Multiple reaction monitoring-mass spectrometry (MRM-MS) of peptides with stable isotope-labeled internal standards (SIS) is a quantitative assay for measuring proteins in complex biological matrices. These assays can be highly precise and quantitative, but the frequent occurrence of interferences require that MRM-MS data be manually reviewed by an expert. The AuDIT module implements an algorithm that, in an automated manner, identifies inaccurate transition data based on the presence of interfering signal or inconsistent recovery between replicate samples. AuDIT reduces the time required for manual, subjective inspection of data, improves the overall accuracy of data analysis, and is easily implemented into the standard data analysis workflow.
Development of targeted MS-based assays for detecting and quantifying changes in protein levels requires identification of peptides to use as quantitative surrogates for each candidate protein.
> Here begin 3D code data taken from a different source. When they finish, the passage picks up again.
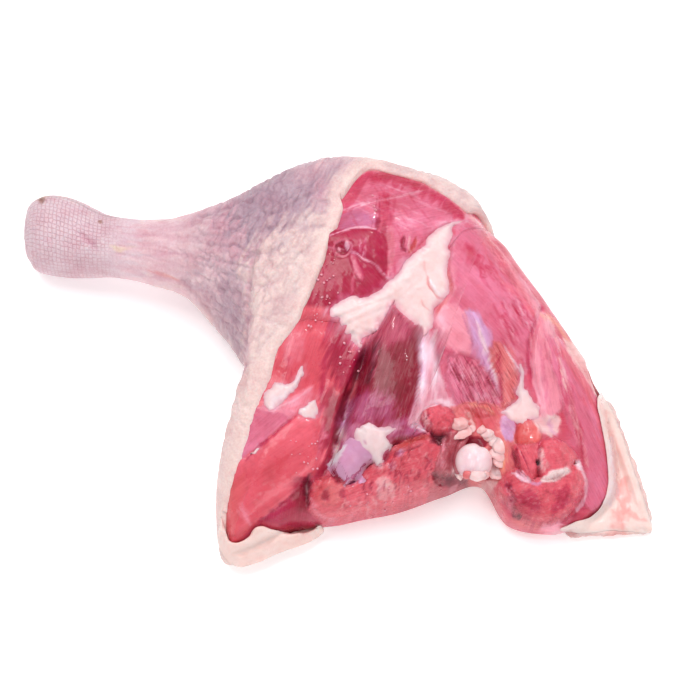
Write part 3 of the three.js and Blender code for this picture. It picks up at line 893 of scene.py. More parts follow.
def fan(start, finish, count, sway, seed):
    """`count` paths whose ends lie evenly along two rows, each bent sideways by a seeded amount."""
    draw = np.random.default_rng(seed)
    start, finish = curve(start, 6), curve(finish, 6)
    paths = []
    for share in (np.arange(count) + draw.uniform(-0.3, 0.3, count)) / (count - 1):
        a = start[int(np.clip(share, 0, 1) * (len(start) - 1))]
        b = finish[int(np.clip(share, 0, 1) * (len(finish) - 1))]
        side = np.array([-(b - a)[1], (b - a)[0]]) / np.linalg.norm(b - a)
        paths.append([a, a * 0.65 + b * 0.35 + side * draw.normal(0, sway),
                      a * 0.35 + b * 0.65 + side * draw.normal(0, sway), b])
    return paths


# Streaks along the shank, the wrinkles that fan out below it, and the folds of the calf.
# The grey lines of the wrinkles and folds are painted shade in their sunk creases.
for path in fan([(118, 222), (116, 246), (120, 270)], [(226, 216), (224, 262), (206, 300)], 13, 3.0, 1):
    SKIN_MARKS.append(line(path, 3.0, STREAK, 0.25, soft=3, lift=-0.12, rag=1.5))
for path in fan([(200, 218), (196, 262), (178, 284)], [(252, 200), (250, 300), (244, 360)], 12, 3.0, 2):
    SKIN_MARKS.append(line(path, 4.0, SHADE_SKIN, 0.4, soft=5, lift=-0.5, rag=2))
for path in fan([(232, 204), (226, 236), (246, 262)], [(318, 156), (330, 186), (322, 236)], 13, 4.0, 3):
    SKIN_MARKS.append(line(path[::-1], 5.0, SHADE_SKIN, 0.35, soft=6, lift=-0.5, rag=3))
for path in fan([(250, 262), (246, 330), (232, 470)], [(318, 240), (280, 350), (244, 480)], 10, 4.0, 4):
    SKIN_MARKS.append(line(path, 3.0, ROSY_SKIN, 0.3, soft=4, lift=-0.3, rag=3))

# Skin that is seen from its inside: the flap at the thigh's end, and the fat at the other corner.
FLAP_MARKS = [
    area([(596, 384), (604, 392), (628, 442), (642, 480), (656, 536), (556, 536), (596, 500), (612, 470)],
         INNER_FAT, 0.9, soft=5),
    line([(600, 394), (608, 430), (614, 462), (617, 500), (618, 520)], 4, BLUSH, 0.75, soft=4, rag=1),
    area([(618, 482), (626, 480), (630, 504), (624, 514), (617, 502)], BLUSH, 0.8, soft=4, rag=1),
    area([(610, 510), (624, 514), (624, 540), (608, 538)], BLUSH, 0.75, soft=6, rag=2),
    line([(622, 508), (634, 518), (646, 522)], 4, BLUSH, 0.7, soft=4, rag=1),
    area([(566, 524), (600, 506), (612, 516), (606, 534), (580, 532)], INNER_FAT, 0.8, soft=8),
    area([(604, 450), (612, 440), (617, 480), (612, 510), (604, 500)], COOL_SKIN, 0.7, soft=5),
]

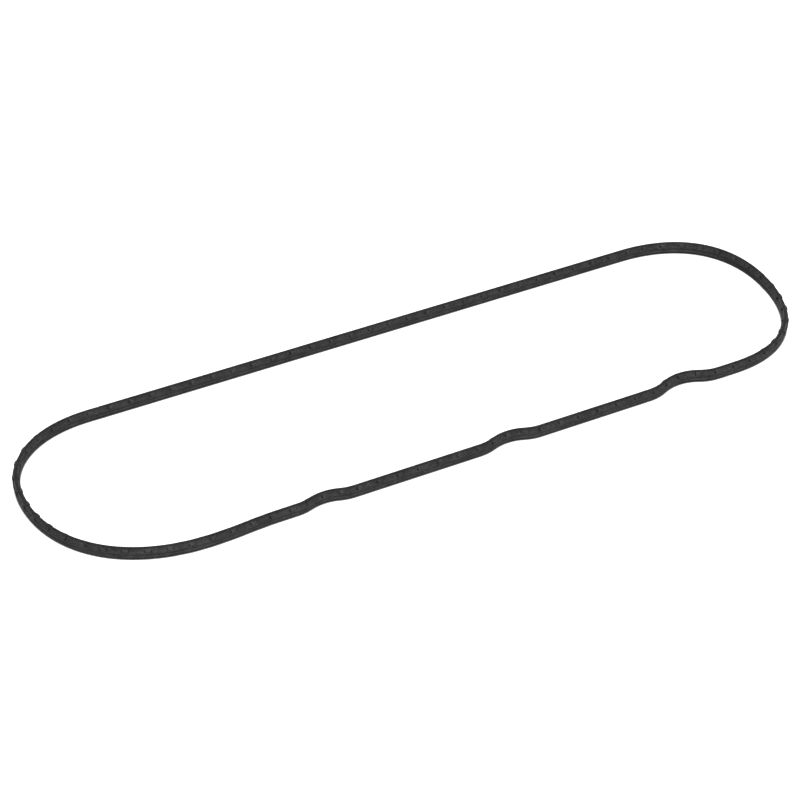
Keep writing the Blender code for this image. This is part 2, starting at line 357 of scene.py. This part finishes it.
def section_block(sizes):
    """A plain stretch of the seal, pulled down and up from a block at the shoulder's upright edge."""
    rings = section(sizes, plain_wall(sizes))
    shoulder = sizes.shoulder_width / 2.0
    upper = max(place for place, (width, _) in enumerate(rings) if width > shoulder - WELD) - 1
    high = rings[upper][1]
    low = rings[upper + 1][1]
    bpy.ops.mesh.primitive_cube_add(size=1.0, location=(sizes.pitch / 2.0, 0.0, (low + high) / 2.0),
                                    scale=(sizes.pitch, 2.0 * shoulder, high - low))
    seal = bpy.context.object
    seal.name = "moulded_seal"
    bpy.ops.object.transform_apply(location=True, rotation=True, scale=True)
    bpy.ops.object.mode_set(mode="EDIT")
    for up, run in ((-1.0, rings[upper + 1:]), (1.0, rings[upper::-1])):
        pick_faces(lambda face: face.normal.z * up > 0.9)
        for (old_width, old_height), (width, height) in zip(run, run[1:]):
            extrude(height - old_height, width / old_width)
    pick_faces(lambda face: abs(face.normal.x) > 0.9)
    bpy.ops.mesh.delete(type="FACE")
    return seal


def nub_columns(sizes):
    """Distances from the nub's middle where the wall changes, with the wall and its share of shade.

    A slot is fully shaded, and a nub is darkest at its ends.
    """
    half = sizes.nub_length / 2.0
    end = half - sizes.nub_draft
    soft = sizes.edge_round
    return [(half + sizes.slot_width + soft, plain_wall(sizes), 0.0),
            (half + sizes.slot_width, slot_wall(sizes), 1.0),
            (half, slot_wall(sizes), 1.0),
            (end + soft / 2.0, nub_wall(sizes, 1.4 * sizes.nub_arch), 0.9),
            (end - soft, nub_wall(sizes, 0.9 * sizes.nub_arch), 0.5),
            (0.6 * end, nub_wall(sizes, 0.3 * sizes.nub_arch), 0.45),
            (0.0, nub_wall(sizes, 0.0), 0.45)]


def shape_nubs(sizes):
    """Cut the stretch across and move the wall's points to their places in the slots and on the nubs."""
    middle = sizes.pitch / 2.0
    columns = nub_columns(sizes)
    columns += [(-offset, wall, shade) for offset, wall, shade in columns[:-1]]
    widest = columns[0][0]
    for offset, _, _ in columns:
        cut(middle + offset)
    for place in range(1, sizes.plain_cuts + 1):
        distance = (middle - widest) * place / (sizes.plain_cuts + 0.5)
        cut(distance)
        cut(sizes.pitch - distance)
    rings = plain_wall(sizes)
    mesh = bmesh.from_edit_mesh(bpy.context.object.data)
    # The shade layer holds each point's share of painted shade: full in the slots, less on the nubs
    layer = mesh.verts.layers.float.new("shade")
    for vert in mesh.verts:
        offset, wall, shade = min(columns, key=lambda column: abs(vert.co.x - middle - column[0]))
        if abs(vert.co.x - middle - offset) > WELD:
            continue
        gaps = [math.hypot(abs(vert.co.y) - width, vert.co.z - height) for width, height in rings]
        ring = gaps.index(min(gaps))
        if gaps[ring] < WELD:
            width, height = wall[ring]
            vert.co.y = math.copysign(width, vert.co.y)
            vert.co.z = height
            vert[layer] = shade if 0 < ring < len(rings) - 1 else 0.0
    bmesh.update_edit_mesh(bpy.context.object.data)
    return widest


def space_out(seal, sizes, places, total, block):
    """Move the row's points along, so that each nub keeps its shape and stands at its own place."""
    old = [0.0]
    new = [0.0]
    for index, place in enumerate(places):
        old += [(index + 0.5) * sizes.pitch - block, (index + 0.5) * sizes.pitch + block]
        new += [place - block, place + block]
    old.append(len(places) * sizes.pitch)
    new.append(total)
    for vert in seal.data.vertices:
        run = min(max(bisect(old, vert.co.x), 1), len(old) - 1)
        part = (vert.co.x - old[run - 1]) / (old[run] - old[run - 1])
        vert.co.x = new[run - 1] + (new[run] - new[run - 1]) * part


def bend_round(seal, sizes, curve, places, total, block):
    """Repeat the stretch, space it out, bend it along the line and close the seam."""
    bpy.ops.object.mode_set(mode="OBJECT")
    row = seal.modifiers.new("row", "ARRAY")
    row.count = len(places)
    row.use_relative_offset = False
    row.use_constant_offset = True
    row.constant_offset_displace = (sizes.pitch, 0.0, 0.0)
    row.use_merge_vertices = True
    row.merge_threshold = WELD
    bpy.ops.object.modifier_apply(modifier=row.name)
    space_out(seal, sizes, places, total, block)
    bend = seal.modifiers.new("bend", "CURVE")
    bend.object = curve
    bend.deform_axis = "POS_X"
    bpy.ops.object.modifier_apply(modifier=bend.name)
    bpy.ops.object.mode_set(mode="EDIT")
    bpy.ops.mesh.select_all(action="SELECT")
    bpy.ops.mesh.remove_doubles(threshold=WELD)
    bpy.ops.mesh.normals_make_consistent(inside=False)
    bpy.ops.object.mode_set(mode="OBJECT")
    bpy.ops.object.shade_smooth_by_angle(angle=SMOOTH_ANGLE)


def noise(tree, size, detail, place):
    node = tree.nodes.new("ShaderNodeTexNoise")
    node.inputs["Scale"].default_value = 1.0 / size
    node.inputs["Detail"].default_value = detail
    tree.links.new(place.outputs["Object"], node.inputs["Vector"])
    return node.outputs["Fac"]


def span(tree, value, low, high, new_low, new_high):
    """A value taken from one range to another, and held there."""
    node = tree.nodes.new("ShaderNodeMapRange")
    for name, number in (("From Min", low), ("From Max", high), ("To Min", new_low), ("To Max", new_high)):
        node.inputs[name].default_value = number
    tree.links.new(value, node.inputs["Value"])
    return node.outputs["Result"]


def blend_colours(tree, mode, share_of_second, first, second):
    """Two colours mixed. The share and each colour are a number or colour, or an output."""
    node = tree.nodes.new("ShaderNodeMix")
    node.data_type = "RGBA"
    node.blend_type = mode
    for place, given in ((0, share_of_second), (6, first), (7, second)):
        if isinstance(given, bpy.types.NodeSocket):
            tree.links.new(given, node.inputs[place])
        else:
            node.inputs[place].default_value = given
    return node.outputs[2]


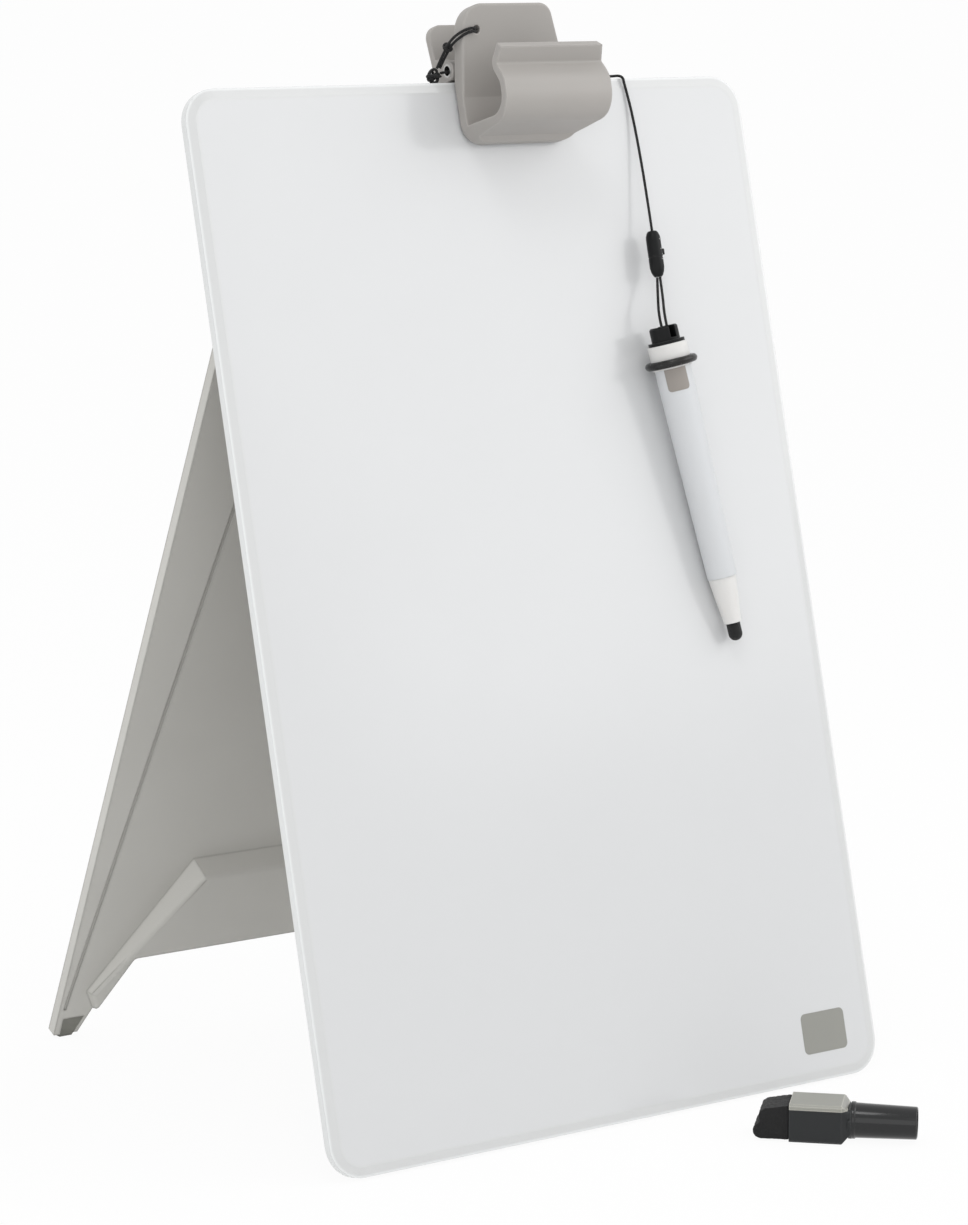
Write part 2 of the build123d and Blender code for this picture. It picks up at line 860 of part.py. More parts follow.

The enhanced signature peptide predictor (ESPPredictor module) provides a means of predicting such 'signature peptides' from sequence alone.
For the analysis of LC-MS data, GenePattern provides support for the algorithms defined by PEPPeR, a Platform for Experimental Proteomic Pattern Recognition:
Landmark matching is a method to propagate identified peptides over time onto accurate mass LC-MS features in such a way as to maximize total identified peptides from disparate data acquisition methods. Using a combination of accurate mass and local retention time information it is possible to determine the likely identification of an unknown peak based on its relative location to known peaks.
Peak matching attempts to group similar features (or peaks) across multiple LC-MS sample runs by incorporating m/z and retention time (RT) variation. Although peak matching can be performed on virtually any type of LC-MS data, it is typically performed after landmark matching.
Supplemental materials for the PEPPeR modules include:
GenePattern's ProteoArray module provides the following support for the analysis of LC-MS data:
For a series of LC-MS experiments in mzXML format, GenePattern provides the ability to detect and align features across runs. This module is provided by Brian Piening of the Fred Hutchinson Cancer Research Center.
GenePattern provides the following support for the analysis of SELDI/MALDI data:
Quality assessment of the input spectrum as a function of the area under the spectrum and the area under the spectrum after removing the noise component of the signal.
Peak detection using digital convolution (moving window) filters, which applies smoothing, background correction, and peak enhancement filters to the spectrum before identifying final peak locations.
Spectra comparison, which filters the noise from two spectra and then compares the spectra using a cross correlation function.
A proteomics pipeline provides automated processing of SELDI/MALDI data. In addition to quality assessment and peak detection, the pipeline incorporates a range of normalization methods and sophisticated peak alignment algorithms for matching peaks across multiple samples. Starting with spectra from a set of samples, the pipeline outputs matched peaks as features, and normalized intensities of these peaks for each sample. Several aspects of the pipeline are fully customizable.
Integration with other GenePattern analysis modules. By representing peaks as features, the peak detection and proteomics pipeline modules create output files similar to those used as input for the modules that support gene expression analysis. Analyses such as clustering, classification, and differential marker selection are based on pattern recognition and applicable to the analysis of both proteomic data and gene expression data.
The modules for the analysis of SELDI/MALDI data are based on work published by Mani and Gillette in Proteomic Data Analysis: Pattern Recognition for Medical Diagnosis and Biomarker Discovery (Mehmed Kantardzic and Jozef Zurada (Eds.) Next Generation of Data Mining Applications, Wiley-IEEE Press).